Directions ::
Locate each line below that includes "scene" and reproduce it.

Provided material ::
◆ ◆ ◆ ◆ ◆ ◆ ◆

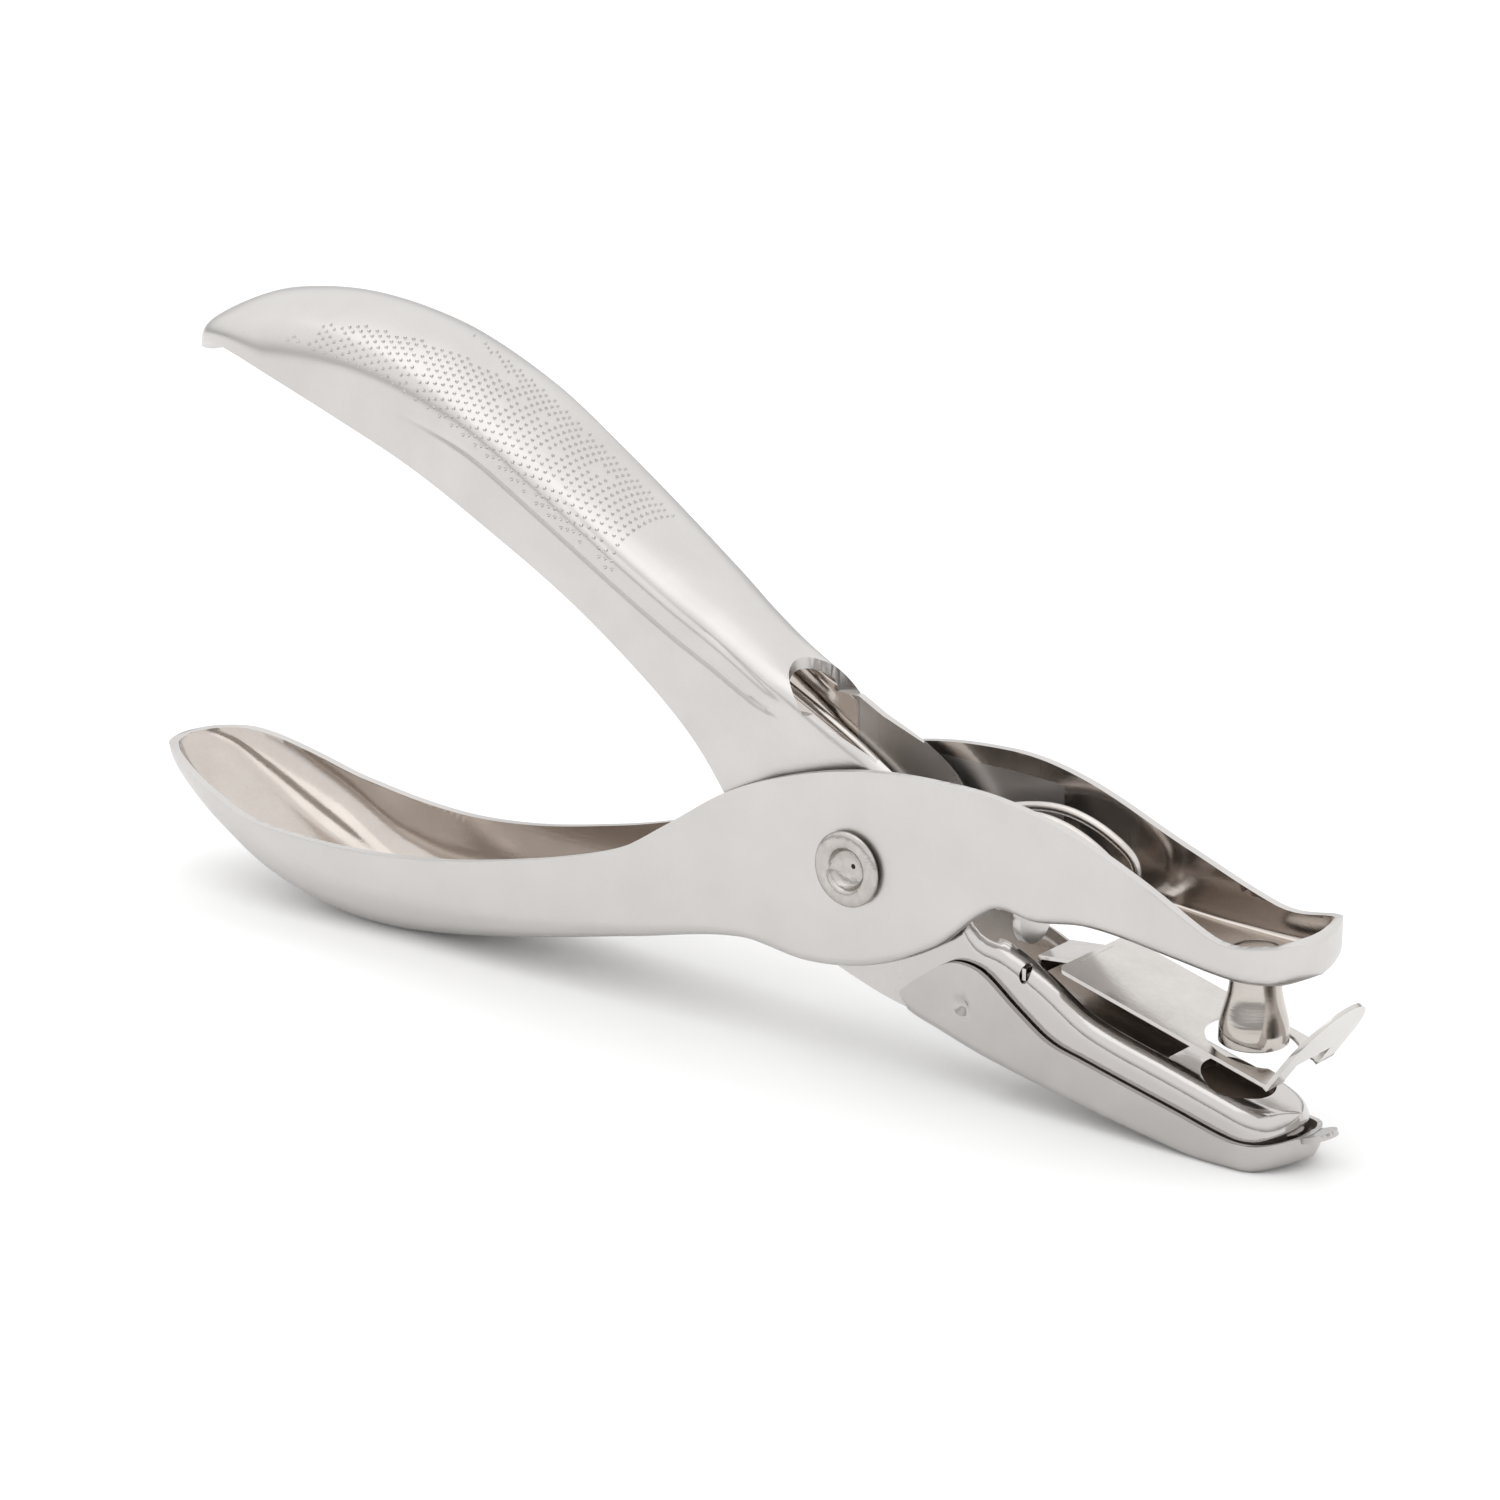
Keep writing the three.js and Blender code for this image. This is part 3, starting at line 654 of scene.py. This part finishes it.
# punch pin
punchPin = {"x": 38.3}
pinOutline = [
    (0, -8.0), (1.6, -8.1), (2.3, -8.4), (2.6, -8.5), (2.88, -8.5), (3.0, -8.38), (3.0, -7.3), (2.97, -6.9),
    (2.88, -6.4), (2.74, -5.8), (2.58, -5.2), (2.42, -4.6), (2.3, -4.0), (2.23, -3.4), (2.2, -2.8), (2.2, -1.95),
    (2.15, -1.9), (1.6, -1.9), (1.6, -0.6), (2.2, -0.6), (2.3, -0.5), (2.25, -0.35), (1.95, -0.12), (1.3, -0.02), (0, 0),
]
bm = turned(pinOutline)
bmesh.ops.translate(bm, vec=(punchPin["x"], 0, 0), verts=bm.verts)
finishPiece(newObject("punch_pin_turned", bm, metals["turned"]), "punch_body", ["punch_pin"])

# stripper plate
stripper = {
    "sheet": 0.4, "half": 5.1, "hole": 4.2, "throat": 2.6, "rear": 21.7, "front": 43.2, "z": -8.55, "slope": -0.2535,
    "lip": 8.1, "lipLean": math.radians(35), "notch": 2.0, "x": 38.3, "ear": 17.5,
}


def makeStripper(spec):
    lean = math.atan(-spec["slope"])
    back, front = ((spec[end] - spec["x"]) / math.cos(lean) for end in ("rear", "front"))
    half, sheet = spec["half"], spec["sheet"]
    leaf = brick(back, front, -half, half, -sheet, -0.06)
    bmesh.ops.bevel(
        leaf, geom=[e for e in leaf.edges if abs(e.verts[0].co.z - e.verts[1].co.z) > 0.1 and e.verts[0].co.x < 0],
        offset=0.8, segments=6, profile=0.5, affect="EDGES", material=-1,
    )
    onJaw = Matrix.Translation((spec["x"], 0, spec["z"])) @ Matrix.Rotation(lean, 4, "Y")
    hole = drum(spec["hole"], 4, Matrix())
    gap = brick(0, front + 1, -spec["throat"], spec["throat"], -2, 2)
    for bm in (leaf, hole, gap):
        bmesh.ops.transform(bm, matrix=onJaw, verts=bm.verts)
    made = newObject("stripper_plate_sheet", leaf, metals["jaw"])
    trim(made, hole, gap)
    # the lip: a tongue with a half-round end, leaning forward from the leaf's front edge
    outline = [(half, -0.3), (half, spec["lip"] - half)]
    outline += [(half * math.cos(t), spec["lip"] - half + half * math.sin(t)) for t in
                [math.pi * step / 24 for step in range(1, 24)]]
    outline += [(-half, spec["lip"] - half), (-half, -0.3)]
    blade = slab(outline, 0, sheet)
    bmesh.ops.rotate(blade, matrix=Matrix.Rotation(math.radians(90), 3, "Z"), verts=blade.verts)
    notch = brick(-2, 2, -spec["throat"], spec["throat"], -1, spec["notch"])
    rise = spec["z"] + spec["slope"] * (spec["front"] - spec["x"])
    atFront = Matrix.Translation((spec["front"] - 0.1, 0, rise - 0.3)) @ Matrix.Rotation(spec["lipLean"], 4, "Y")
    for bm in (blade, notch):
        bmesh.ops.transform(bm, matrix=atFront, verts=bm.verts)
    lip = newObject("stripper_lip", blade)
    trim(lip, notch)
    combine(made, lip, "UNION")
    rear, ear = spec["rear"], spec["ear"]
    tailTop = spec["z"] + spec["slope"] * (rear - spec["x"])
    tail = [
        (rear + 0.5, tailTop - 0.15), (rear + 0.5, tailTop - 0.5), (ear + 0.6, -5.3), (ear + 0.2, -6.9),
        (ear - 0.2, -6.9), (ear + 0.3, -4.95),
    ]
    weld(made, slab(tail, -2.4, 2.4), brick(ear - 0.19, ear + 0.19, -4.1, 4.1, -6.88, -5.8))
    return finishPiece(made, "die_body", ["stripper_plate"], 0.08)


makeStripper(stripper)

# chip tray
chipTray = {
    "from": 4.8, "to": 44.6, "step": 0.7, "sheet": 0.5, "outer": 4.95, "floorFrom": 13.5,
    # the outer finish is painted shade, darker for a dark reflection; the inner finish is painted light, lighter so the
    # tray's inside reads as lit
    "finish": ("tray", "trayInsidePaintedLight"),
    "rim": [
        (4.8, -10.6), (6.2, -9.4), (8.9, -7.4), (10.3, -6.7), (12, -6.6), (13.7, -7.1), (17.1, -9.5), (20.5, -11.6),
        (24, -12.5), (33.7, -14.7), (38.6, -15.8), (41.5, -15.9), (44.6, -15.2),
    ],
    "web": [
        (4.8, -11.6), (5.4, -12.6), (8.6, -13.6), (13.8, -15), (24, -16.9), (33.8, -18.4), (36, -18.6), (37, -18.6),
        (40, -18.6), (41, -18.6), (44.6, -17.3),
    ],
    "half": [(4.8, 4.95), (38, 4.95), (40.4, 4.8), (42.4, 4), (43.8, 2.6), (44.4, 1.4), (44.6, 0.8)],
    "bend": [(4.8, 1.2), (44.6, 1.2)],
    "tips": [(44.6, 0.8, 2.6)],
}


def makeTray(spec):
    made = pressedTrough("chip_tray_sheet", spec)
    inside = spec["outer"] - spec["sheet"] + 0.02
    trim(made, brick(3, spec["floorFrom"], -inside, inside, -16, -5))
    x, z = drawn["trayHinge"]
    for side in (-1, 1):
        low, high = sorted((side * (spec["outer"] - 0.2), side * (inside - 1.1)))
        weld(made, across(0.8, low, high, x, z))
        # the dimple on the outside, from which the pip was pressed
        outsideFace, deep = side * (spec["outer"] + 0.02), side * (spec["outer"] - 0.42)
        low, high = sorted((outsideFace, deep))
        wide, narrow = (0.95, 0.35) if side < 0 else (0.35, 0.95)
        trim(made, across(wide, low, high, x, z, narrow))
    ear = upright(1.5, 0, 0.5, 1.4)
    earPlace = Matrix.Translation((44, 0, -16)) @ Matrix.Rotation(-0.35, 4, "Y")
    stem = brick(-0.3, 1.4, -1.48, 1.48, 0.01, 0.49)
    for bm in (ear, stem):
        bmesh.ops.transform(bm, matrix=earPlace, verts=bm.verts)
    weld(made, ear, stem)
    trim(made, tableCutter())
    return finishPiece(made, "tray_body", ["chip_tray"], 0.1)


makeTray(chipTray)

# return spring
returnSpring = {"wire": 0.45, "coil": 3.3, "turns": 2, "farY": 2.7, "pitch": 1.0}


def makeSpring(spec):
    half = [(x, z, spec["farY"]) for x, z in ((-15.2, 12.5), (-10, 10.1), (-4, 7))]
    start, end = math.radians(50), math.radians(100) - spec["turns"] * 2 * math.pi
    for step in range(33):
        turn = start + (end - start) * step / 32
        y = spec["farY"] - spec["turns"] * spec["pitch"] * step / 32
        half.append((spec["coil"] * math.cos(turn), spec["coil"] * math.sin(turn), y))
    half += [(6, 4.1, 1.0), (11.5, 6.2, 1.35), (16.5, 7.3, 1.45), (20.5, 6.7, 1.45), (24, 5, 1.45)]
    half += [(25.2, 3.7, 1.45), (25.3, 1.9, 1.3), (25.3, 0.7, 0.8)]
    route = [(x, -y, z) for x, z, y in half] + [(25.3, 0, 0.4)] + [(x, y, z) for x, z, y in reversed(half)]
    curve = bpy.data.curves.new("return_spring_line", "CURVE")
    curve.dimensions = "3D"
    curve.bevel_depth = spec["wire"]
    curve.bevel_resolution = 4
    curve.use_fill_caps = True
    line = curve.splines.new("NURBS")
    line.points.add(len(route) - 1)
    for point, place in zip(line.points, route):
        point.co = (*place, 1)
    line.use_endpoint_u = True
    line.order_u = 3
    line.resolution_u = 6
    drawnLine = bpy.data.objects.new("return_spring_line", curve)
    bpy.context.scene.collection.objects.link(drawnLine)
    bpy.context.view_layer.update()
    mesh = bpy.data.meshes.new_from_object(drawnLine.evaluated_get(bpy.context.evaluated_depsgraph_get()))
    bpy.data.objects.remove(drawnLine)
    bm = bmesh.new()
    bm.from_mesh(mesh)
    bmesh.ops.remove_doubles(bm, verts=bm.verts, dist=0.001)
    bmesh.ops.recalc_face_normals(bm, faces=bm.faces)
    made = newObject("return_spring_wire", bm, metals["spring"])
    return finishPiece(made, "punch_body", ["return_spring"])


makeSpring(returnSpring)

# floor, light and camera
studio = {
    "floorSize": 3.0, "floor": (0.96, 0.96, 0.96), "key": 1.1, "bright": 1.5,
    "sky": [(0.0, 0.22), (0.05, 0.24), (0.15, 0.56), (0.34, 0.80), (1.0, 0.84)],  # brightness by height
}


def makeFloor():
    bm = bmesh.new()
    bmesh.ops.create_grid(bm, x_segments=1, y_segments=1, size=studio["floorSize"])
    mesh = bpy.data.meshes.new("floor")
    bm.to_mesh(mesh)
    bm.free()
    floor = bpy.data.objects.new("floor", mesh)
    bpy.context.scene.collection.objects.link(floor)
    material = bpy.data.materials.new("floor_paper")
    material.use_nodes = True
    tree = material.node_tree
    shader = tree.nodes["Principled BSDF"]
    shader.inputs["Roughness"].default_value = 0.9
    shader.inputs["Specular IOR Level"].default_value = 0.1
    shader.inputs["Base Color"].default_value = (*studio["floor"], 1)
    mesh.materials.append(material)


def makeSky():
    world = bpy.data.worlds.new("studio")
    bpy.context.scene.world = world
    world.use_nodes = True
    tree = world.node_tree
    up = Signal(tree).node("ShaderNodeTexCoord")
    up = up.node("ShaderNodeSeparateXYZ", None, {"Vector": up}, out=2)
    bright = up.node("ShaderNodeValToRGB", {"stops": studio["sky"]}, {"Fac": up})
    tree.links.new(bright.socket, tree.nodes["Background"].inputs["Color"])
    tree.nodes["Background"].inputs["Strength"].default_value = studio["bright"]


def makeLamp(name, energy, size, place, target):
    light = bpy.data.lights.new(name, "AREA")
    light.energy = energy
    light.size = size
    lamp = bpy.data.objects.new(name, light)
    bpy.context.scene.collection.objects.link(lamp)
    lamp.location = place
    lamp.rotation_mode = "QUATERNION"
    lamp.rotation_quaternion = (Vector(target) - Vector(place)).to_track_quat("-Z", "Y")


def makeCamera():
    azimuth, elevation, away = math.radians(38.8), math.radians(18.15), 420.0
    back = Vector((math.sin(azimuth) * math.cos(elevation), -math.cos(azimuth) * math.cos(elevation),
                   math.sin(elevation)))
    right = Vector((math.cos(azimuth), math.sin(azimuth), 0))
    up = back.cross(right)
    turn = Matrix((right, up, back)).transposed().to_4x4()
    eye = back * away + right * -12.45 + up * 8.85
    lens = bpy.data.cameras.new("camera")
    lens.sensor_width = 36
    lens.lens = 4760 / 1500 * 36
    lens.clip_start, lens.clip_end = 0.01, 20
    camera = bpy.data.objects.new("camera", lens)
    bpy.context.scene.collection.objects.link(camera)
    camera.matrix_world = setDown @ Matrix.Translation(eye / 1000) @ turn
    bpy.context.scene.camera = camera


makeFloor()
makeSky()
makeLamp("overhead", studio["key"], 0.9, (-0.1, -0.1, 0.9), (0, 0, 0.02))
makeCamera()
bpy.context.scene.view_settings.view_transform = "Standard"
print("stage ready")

◆ ◆ ◆ ◆ ◆ ◆ ◆

Exercise answer ::
Keep writing the three.js and Blender code for this image. This is part 3, starting at line 654 of scene.py. This part finishes it.
    bpy.context.scene.collection.objects.link(drawnLine)
    bpy.context.scene.collection.objects.link(floor)
    bpy.context.scene.world = world
    bpy.context.scene.collection.objects.link(lamp)
    bpy.context.scene.collection.objects.link(camera)
    bpy.context.scene.camera = camera
bpy.context.scene.view_settings.view_transform = "Standard"